The national ‘right Waste, right Place’ campaign has already attracted the support of a collection of official ‘ambassadors’ spanning various sectors, including local authorities, associations such as the Federation of Small Businesses, waste management companies, housebuilders, construction companies, and charities including the National Trust.
The latest campaign research is based on a survey of over 1000 businesses across the UK. Whilst highlighting lack of awareness about ‘Duty of Care’ waste legislation, it showed that many businesses are motivated and currently take steps to do the right thing.
Nationally, environmental and health considerations were the main drivers for businesses to comply, followed closely by legal requirements.
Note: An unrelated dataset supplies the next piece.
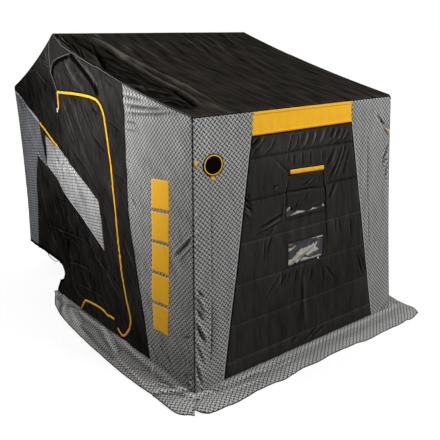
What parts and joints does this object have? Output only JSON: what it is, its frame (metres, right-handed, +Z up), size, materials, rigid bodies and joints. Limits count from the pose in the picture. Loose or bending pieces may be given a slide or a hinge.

A total of 89% also said they took steps to securely store their waste, while 83% were making some effort to separate the different types of waste created before disposing or recycling.
Putting the wrong waste in the wrong place can cause problems with contamination of material destined for recycling, potentially costing businesses money.
Steve Lee, chief executive of CIWM, said:
“We were pleased to see that the majority of the businesses we spoke to were motivated to do the right thing and had practices in place to split different types of waste such as electronic, hazardous, plastic and metal waste.
“Owners of SME businesses are expected to be an expert in everything – and waste law is no exception. Our campaign provides a helping hand to all those diligent company owners or sole traders who do not want to leave themselves open to risk. Crucially, the campaign does this in a simple and accessible way and we hope businesses find our resources useful when they’re making everyday decisions about their waste.”